- _Given task_
Output the full material exactly as it appears here.
----------------
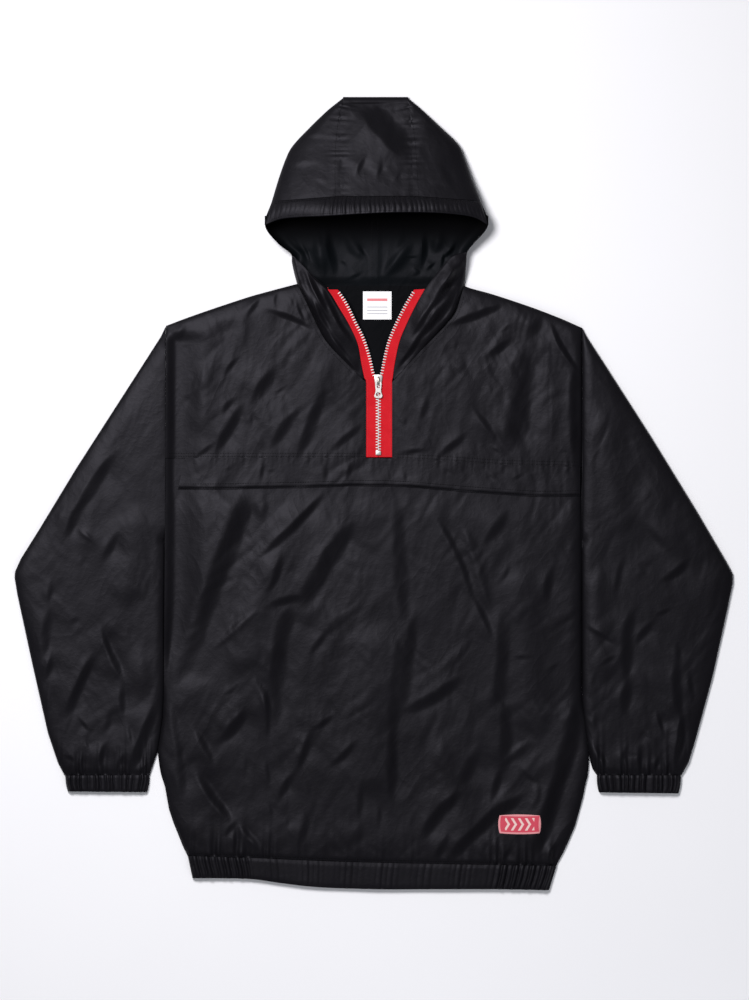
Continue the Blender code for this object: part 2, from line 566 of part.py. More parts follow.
def make_hem():
    left_end, right_start = HEM_SMOOTH
    down = np.linspace(0, 1, 2)[:, None]
    seam, free = np.array(HEM_SEAM) - (0, SEAM / 2), np.array(HEM_FREE)
    spread = np.concatenate([np.linspace(0, left_end, 4 * HEM_GATHERS_LEFT + 2),
                             np.linspace(left_end, right_start, 15)[1:-1],
                             np.linspace(right_start, 1, 4 * HEM_GATHERS_RIGHT + 2)])
    under = np.array([0.995, 0.75, 0.5, 0.25, 0.005])
    u = np.concatenate([spread, under, [0]])
    upper, lower = along(seam, u), along(free, u)
    points = upper[None] * (1 - down[..., None]) + lower[None] * down[..., None]
    ends = [(0.005, left_end, HEM_GATHERS_LEFT), (right_start, 0.995, HEM_GATHERS_RIGHT)]
    waves = GATHER_DEPTH * gathered(u, ends)
    level = rise(np.minimum(u, 1 - u), 0.05)
    top = SLEEVE_FOLD + (HEM_HEIGHT - SLEEVE_FOLD + waves) * level
    count = len(spread)
    z = np.where(np.arange(len(u)) < count, top, 0.0)
    z[[0, count - 1, -1]] = SLEEVE_FOLD
    z = np.broadcast_to(z, points.shape[:2])
    cloth("hem_band", [np.concatenate([points, z[..., None]], axis=-1)], NYLON, flip=True)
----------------
- _Complete response_
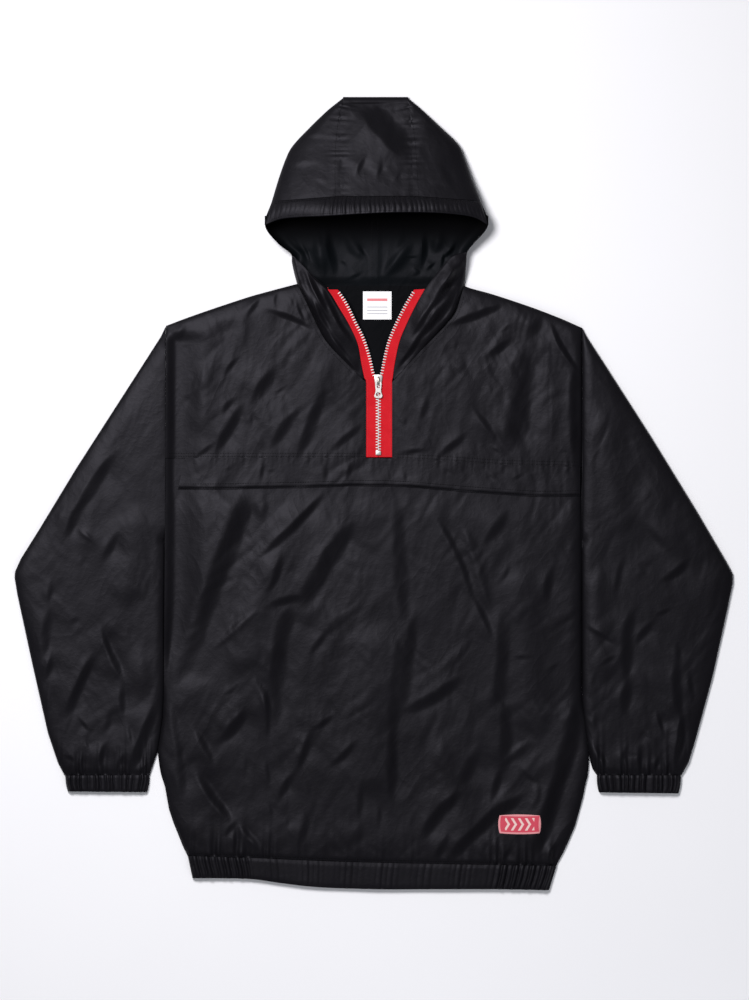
Continue the Blender code for this object: part 2, from line 566 of part.py. More parts follow.
def make_hem():
    left_end, right_start = HEM_SMOOTH
    down = np.linspace(0, 1, 2)[:, None]
    seam, free = np.array(HEM_SEAM) - (0, SEAM / 2), np.array(HEM_FREE)
    spread = np.concatenate([np.linspace(0, left_end, 4 * HEM_GATHERS_LEFT + 2),
                             np.linspace(left_end, right_start, 15)[1:-1],
                             np.linspace(right_start, 1, 4 * HEM_GATHERS_RIGHT + 2)])
    under = np.array([0.995, 0.75, 0.5, 0.25, 0.005])
    u = np.concatenate([spread, under, [0]])
    upper, lower = along(seam, u), along(free, u)
    points = upper[None] * (1 - down[..., None]) + lower[None] * down[..., None]
    ends = [(0.005, left_end, HEM_GATHERS_LEFT), (right_start, 0.995, HEM_GATHERS_RIGHT)]
    waves = GATHER_DEPTH * gathered(u, ends)
    level = rise(np.minimum(u, 1 - u), 0.05)
    top = SLEEVE_FOLD + (HEM_HEIGHT - SLEEVE_FOLD + waves) * level
    count = len(spread)
    z = np.where(np.arange(len(u)) < count, top, 0.0)
    z[[0, count - 1, -1]] = SLEEVE_FOLD
    z = np.broadcast_to(z, points.shape[:2])
    cloth("hem_band", [np.concatenate([points, z[..., None]], axis=-1)], NYLON, flip=True)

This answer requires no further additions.